Whether it is short term, be it three months or six months or whatever length of time it is, there is too much pollution emitted in a region still saddled with the worst air quality in the country.

Like the traffic argument, in which the developer says that their contribution to the overburdened traffic on Carbon Canyon Road is only 1.5% of the total, therefore the project does not contribute any significance to the overall traffic problem, this pollution rebuttal insinuates that the short-term nature of grading-emitting pollutants is a minor irritant (literally and figuratively) that is minor in the grand scheme of things.
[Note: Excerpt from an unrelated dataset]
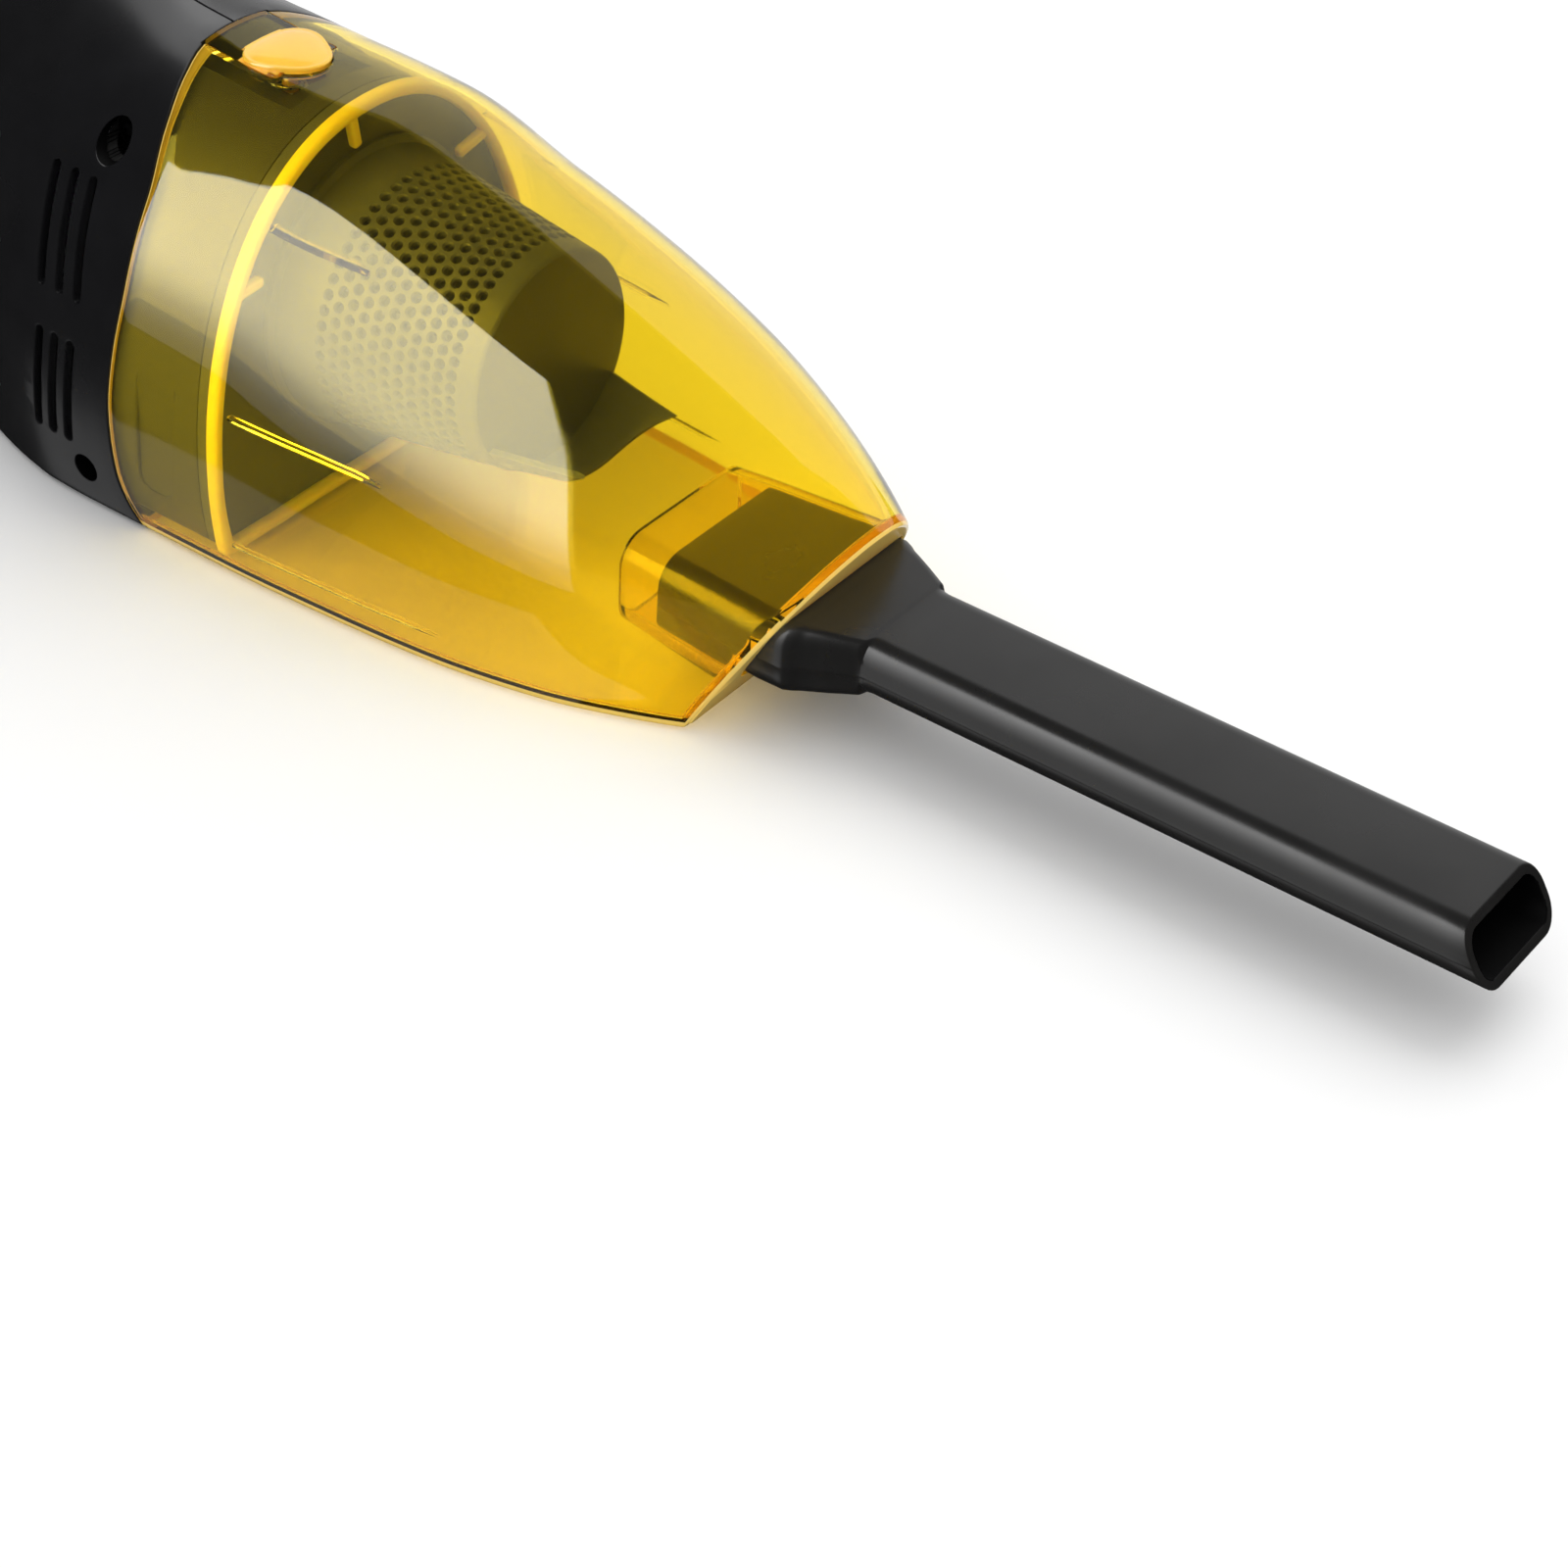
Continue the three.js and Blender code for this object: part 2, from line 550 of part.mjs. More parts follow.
// Flap that carries on the lower part of the cone, its front edge hollowed between two corners.
function deflectorLip() {
  const steps = 10;
  const rows = 4;
  const rings = [];
  for (let i = 0; i <= steps; i += 1) {
    const turn = i / steps;
    const angle = THREE.MathUtils.degToRad(-150 + 120 * turn);
    const swell = Math.abs(2 * turn - 1) ** 3;
    const reach = 12.4 + 9 * swell;
    const outside = [];
    const inside = [];
    for (let k = 0; k <= rows; k += 1) {
      const x = CAGE.front - 1.6 + ((reach + 1.6) * k) / rows;
      const radius = coneRadius(CAGE.front) - 0.15 - 0.19 * (x - CAGE.front + 1.6);
      const lean = angle + THREE.MathUtils.degToRad(7 * (0.5 - turn) * 2 * (k / rows));
      outside.push(new THREE.Vector3(x, radius * Math.cos(lean), AXIS_Z + radius * Math.sin(lean)));
      const r = radius - 1.5;
      inside.push(new THREE.Vector3(x, r * Math.cos(lean), AXIS_Z + r * Math.sin(lean)));
    }
    rings.push([...outside, ...inside.reverse()]);
  }
  return loft(rings);
}

function filterCage() {
  const { rear, front, rearRadius, frontRadius, wall } = CAGE;
  const shell = turned([
    [rear, rearRadius - wall], [rear, rearRadius + 1.2], [rear + 1.6, rearRadius + 1.2],
    [rear + 2.2, rearRadius - 0.3], [front, frontRadius], [front, 0.01],
    [front - 1.6, 0.01], [front - 1.6, frontRadius - wall],
  ], 28);
  let cage = shell.add(rodX(2, front - 1.6, front)).add(deflectorLip());
  for (let row = 0; row < 3; row += 1) {
    for (let i = 0; i < 5; i += 1) {
      const hole = new THREE.CylinderGeometry(2.8, 2.8, 90, 5).rotateX(Math.PI / 2);
      hole.rotateX(((i + (row % 2) / 2) * Math.PI) / 5);
      cage = cage.subtract(solid(hole.translate(54 + row * 11, 0, AXIS_Z)));
    }
  }
  return cage;
}
place('filter_cage', filterCage(), blackSatin);

// Pleated cup: folds run along the cone, the front end is closed.
function filterElement() {
  const folds = 18;
  const ring = (x, outer, depth) => {
    const points = [];
    for (let i = 0; i < folds * 2; i += 1) {
      const angle = (Math.PI * i) / folds;
      const r = outer - (i % 2) * depth;
      points.push(new THREE.Vector3(x, r * Math.cos(angle), AXIS_Z + r * Math.sin(angle)));
    }
    return points;
  };
  const body = loft([ring(39, 28.8, 3.4), ring(85.5, 22.4, 3)]);
  const hollow = turned([[38, 0.01], [38, 23.6], [83, 17.6], [83, 0.01]], 20);
  return body.subtract(hollow);
}
place('filter_element', filterElement(), filterPaper);

// Soft ring on the rim of the flange, with four short moulding tabs towards the middle.
const SEAL = { rear: 36.6, front: 39.9, outerInset: 2.3, innerInset: 4.9 };

function sealRing() {
  const { rear, front, outerInset, innerInset } = SEAL;
  let ring = form([rear, front], outerInset).subtract(form([rear - 1, front + 1], innerInset));
  // Each tab runs from its free end to the ring, given as [y, z].
  const tabs = [
    [[-4.5, 82.6], [-6.5, 93]], [[28, 67.6], [41, 70.8]], [[-34.2, 63.8], [-51, 62.5]],
    [[5.5, 9], [8, 2]],
  ];
  const band = form([rear, front], outerInset + 0.8);
  for (const [inner, outer] of tabs) {
    const long = Math.hypot(outer[0] - inner[0], outer[1] - inner[1]);
    const bar = new THREE.BoxGeometry(2.4, long, 2.4);
    bar.rotateX(Math.atan2(outer[1] - inner[1], outer[0] - inner[0]));
    bar.translate((rear + front) / 2, (inner[0] + outer[0]) / 2, (inner[1] + outer[1]) / 2);
    ring = ring.add(solid(bar).intersect(band));
  }
  return ring;
}
place('seal_ring', sealRing(), yellowSeal);

// ---- fan and motor -----------------------------------------------------------------------------
const FUNNEL = { mouth: 27.2, mouthX: 27.4, eye: 16.5, eyeX: -10, flange: 40 };

const funnel = turned([
  [FUNNEL.mouthX, FUNNEL.mouth - 1.5], [FUNNEL.mouthX, FUNNEL.mouth], [-8, FUNNEL.eye + 3],
  [-10, FUNNEL.eye + 7], [-10.4, FUNNEL.flange], [-12, FUNNEL.flange], [-12, FUNNEL.eye],
  [-8, FUNNEL.eye],
], 28);
place('fan_shroud', funnel, blackSatin);

function fanGuard() {
  let guard = turned([[22, 21.5], [22, 23.2], [23.6, 23.2], [23.6, 21.5]], 24);
  guard = guard.add(turned([[22, 8], [22, 9.4], [23.6, 9.4], [23.6, 8]], 16));
  for (let i = 0; i < 3; i += 1) {
    const bar = new THREE.BoxGeometry(1.6, 44.5, 1.6);
    bar.rotateX((i * Math.PI) / 3);
    guard = guard.add(solid(bar.translate(22.8, 0, AXIS_Z)));
  }
  return guard;
}
place('fan_guard', fanGuard(), blackSatin);

function impeller() {
  const plate = turned([[-26, 2], [-26, 36.5], [-24.6, 36.5], [-24.6, 7.5], [-15, 6.5], [-15, 2]], 32);
  let wheel = plate;
  const blades = 8;
  for (let i = 0; i < blades; i += 1) {
    const arc = new THREE.Shape();
    arc.absarc(20, 0, 15.5, Math.PI * 0.98, Math.PI * 0.42, true);
    arc.absarc(20, 0, 14.3, Math.PI * 0.42, Math.PI * 0.98, false);
    arc.closePath();
    const blade = new THREE.ExtrudeGeometry(arc, { depth: 10.6, bevelEnabled: false, curveSegments: 3 });
    blade.rotateY(Math.PI / 2).rotateX((2 * Math.PI * i) / blades);
    wheel = wheel.add(solid(blade.translate(-25, 0, AXIS_Z)));
  }
  return wheel.subtract(rodX(1.9, -30, -10, 0, AXIS_Z, 12));
}
place('fan_impeller', impeller(), fanPlastic);

const CAN = { front: -31, rear: -80, radius: 18.2, wall: 1.3 };
place('motor_shaft', rodX(1.6, -88, -13.5, 0, AXIS_Z, 12), steel);

const can = turned([
  [CAN.rear, CAN.radius - CAN.wall], [CAN.rear, CAN.radius], [CAN.front - 1, CAN.radius],
  [CAN.front, CAN.radius - 1.2], [CAN.front, 6.4], [CAN.front + 3.4, 6.4], [CAN.front + 3.4, 1.95],
  [CAN.front - CAN.wall, 1.95], [CAN.front - CAN.wall, CAN.radius - CAN.wall],
], 32);
place('motor_can', can, steel);

const armature = turned([[-72, 1.95], [-72, 10.6], [-40, 10.6], [-40, 1.95]], 24);
place('motor_armature', armature, copper);

const magnetRing = turned([[-73, 12.6], [-73, 16.5], [-38, 16.5], [-38, 12.6]], 24);
place('motor_magnet_left', magnetRing.intersect(box(-90, -30, 3, 30, 20, 80)), magnetDark);
place('motor_magnet_right', magnetRing.intersect(box(-90, -30, -30, -3, 20, 80)), magnetDark);

function motorEndCap() {
  let cap = turned([
    [-80.3, 1.95], [-80.3, 17.6], [-84.5, 17.2], [-85, 8], [-87, 6.5], [-87, 1.95],
  ], 28);
  for (const y of [-9, 9]) {
    cap = cap.add(box(-89.5, -83, y - 2.2, y + 2.2, AXIS_Z - 0.5, AXIS_Z + 0.5));
  }
  return cap;
}
place('motor_end_cap', motorEndCap(), finish(0xf2f0e8, 0.5));

function motorBracket() {
  let plate = form([-30.4, -28.4], BODY_WALL + 0.5).subtract(rodX(7, -40, -20, 0, AXIS_Z, 20));
  for (let i = 0; i < 6; i += 1) {
    const angle = ((i + 0.5) * Math.PI) / 3;
    const y = 29 * Math.cos(angle);
    plate = plate.subtract(rodX(6.5, -40, -20, y, AXIS_Z + 29 * Math.sin(angle), 12));
  }
  return plate;
}
place('motor_bracket', motorBracket(), blackSatin);

const damper = turned([[-75, 18.5], [-75, 20.8], [-67, 20.8], [-67, 18.5]], 28);
place('motor_damper', damper, rubber);

// ---- power switch --------------------------------------------------------------------------------
const bezelPlate = box(-13.6, 13.6, -5.2, 5.2, -2.1, -0.4);
place('switch_bezel', switchFrame(bezelPlate.subtract(box(-8.4, 8.4, -2.6, 2.6, -5, 5))), blackSatin);

function switchSlider() {
  let slider = box(-9, 3, -4.4, 4.4, -0.1, 2.6).add(box(-5, -1, -2.2, 2.2, -3.2, 0.5));
  for (let i = 0; i < 4; i += 1) {
    slider = slider.subtract(box(-7.6 + i * 2.8, -6.6 + i * 2.8, -6, 6, 1.9, 4));
  }
  return switchFrame(slider);
}
place('switch_slider', switchSlider(), amberOpaque);
place('switch_body', switchFrame(box(-8.6, 8.6, -3.6, 3.6, -10.5, -3.6)), blackSatin);

// ---- cable gland and inner leads -------------------------------------------------------------------
const gland = rodX(5.9, GLAND_X, -145, 0, GLAND_Z, 20).add(rodX(8, -145.2, -143, 0, GLAND_Z, 20))
  .subtract(rodX(3, -170, -130, 0, GLAND_Z, 16));
place('cable_gland', gland, rubber);

place('lead_inlet_to_switch', wire([
  [-142, 1.3, 25], [-139.6, 1, 36], [-140.5, 0, 60], [-141.4, 0, 84], [-140.5, 0, 97], [-134, 0, 104],
  [-116, 0, 107], [-92, 0, 107.2], [-77, 0, 108.4], [-69, 0, 112],
], 1.1, 30), leadRed);
place('lead_inlet_to_motor', wire([
  [-142, -1.4, 25.5], [-130, -3, 30], [-112, -6, 38], [-98, -9, 46], [-90.3, -9, 48],
], 1.1, 16), leadBlack);
place('lead_switch_to_motor', wire([
  [-54.6, 0, 102.2], [-50, 5, 93], [-43, 16, 81], [-48, 24, 66], [-66, 24.5, 58], [-84, 19.5, 52],
  [-93, 13.5, 49.4], [-91.2, 9, 48],
], 1.1, 28), leadBlack);

// Origin under the middle of the object, on the flat underside.
design.position.x = -(GLAND_X + TIP_TOP_X + (13.3 - 26.3) * TIP_SLANT) / 2;

export default vacuum;
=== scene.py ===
import math

import bmesh
import bpy
from mathutils import Matrix, Vector


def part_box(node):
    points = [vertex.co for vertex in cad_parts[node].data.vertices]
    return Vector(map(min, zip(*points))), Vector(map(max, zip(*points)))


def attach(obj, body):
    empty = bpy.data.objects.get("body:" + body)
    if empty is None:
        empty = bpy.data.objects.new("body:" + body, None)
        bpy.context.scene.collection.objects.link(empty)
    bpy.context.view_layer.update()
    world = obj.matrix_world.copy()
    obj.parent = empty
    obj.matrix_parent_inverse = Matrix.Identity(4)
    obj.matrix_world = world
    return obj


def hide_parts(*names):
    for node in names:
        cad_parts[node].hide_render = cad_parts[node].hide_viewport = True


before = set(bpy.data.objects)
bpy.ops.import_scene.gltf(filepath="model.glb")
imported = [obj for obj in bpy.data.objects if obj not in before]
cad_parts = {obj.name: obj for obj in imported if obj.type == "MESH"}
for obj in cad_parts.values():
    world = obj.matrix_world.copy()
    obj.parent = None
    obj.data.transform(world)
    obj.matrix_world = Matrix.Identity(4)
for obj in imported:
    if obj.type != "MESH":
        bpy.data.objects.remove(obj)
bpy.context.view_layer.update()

# Shapes are written in millimetres in the design frame of the CAD: x = 0 at the top of the
# joint line between body and cup. DESIGN_X moves them to the row frame.
MM = 0.001
TOOL_REAR_X = 134.0
DESIGN_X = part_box("crevice_tool")[0].x / MM - TOOL_REAR_X
TO_ROW = Matrix.Scale(MM, 4) @ Matrix.Translation((DESIGN_X, 0.0, 0.0))

AXIS_Z = 48.0  # motor, fan and filter
MOUTH_Z = 18.0
GAP = 0.3  # between neighbours
BODY_WALL = 2.4
CUP_WALL = 2.0
COLLAR_INSET = 3.3
COLLAR_WALL = 2.2
REAR_X = -154.5
TIP_TOP_X = 316.0
TIP_SLANT = -0.64
FACE_X = 150.2
FACE_SLANT = 0.56
FACE_WALL = 2.8
LOWER_TUCK = 1.6
BASE_CORNER = 2.4
GLAND_X = -160.0
GLAND_Z = 25.0


# ---- curves of the outer form ----------------------------------------------------------
def monotone(stations):
    """Monotone cubic curve through [x, value] stations."""
    xs = [s[0] for s in stations]
    ys = [s[1] for s in stations]
    slope = [(ys[i + 1] - ys[i]) / (xs[i + 1] - xs[i]) for i in range(len(xs) - 1)]
    tangent = [slope[0]]
    for a, b in zip(slope, slope[1:]):
        tangent.append(0.0 if a * b <= 0 else 2 * a * b / (a + b))
    tangent.append(slope[-1])

    def curve(x):
        if x <= xs[0]:
            return ys[0]
        if x >= xs[-1]:
            return ys[-1]
        i = 0
        while x > xs[i + 1]:
            i += 1
        span = xs[i + 1] - xs[i]
        t = (x - xs[i]) / span
        t2, t3 = t * t, t * t * t
        return (ys[i] * (2 * t3 - 3 * t2 + 1) + tangent[i] * span * (t3 - 2 * t2 + t)
                + ys[i + 1] * (3 * t2 - 2 * t3) + tangent[i + 1] * span * (t3 - t2))

    return curve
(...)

And, that it should be casually brushed aside via the ever-convenient "Statement of Overriding Considerations" which, once again, don't really provide Canyon-specific benefits, but those that are truly ephemeral and vaguely identifiable to the city as a whole, such as needed luxury housing and the contribution to two traffic signals that won't serve the development and likely won't even be installed for several years to come (and certainly will not help commuter times on Carbon Canyon Road!)

As has been said plenty of times already, Carbon Canyon is a unique place within Chino Hills and even 28 homes among the potential of nearly 450 that could someday be built within the Brea and Chino Hills portions of the Canyon is a major contribution to its degradation.

To pretend that destroying irreplaceable scenic and open space areas in the Canyon can be mitigated by benefits that have nothing to do with the Canyon is bad public policy.

Just as pretending that emissions at 12-15% over already low thresholds is an adequate mitigation is bad public policy.

We need to reduce pollution significantly for the benefit of the health of our citizens (pollution, by the way, being a major contributor to high asthma and other lung-related problems that raise health care costs and boost insurance premiums--issues that happen to be on the front burner at the moment.)

Anything that increases it, short-term or not, is bad public policy.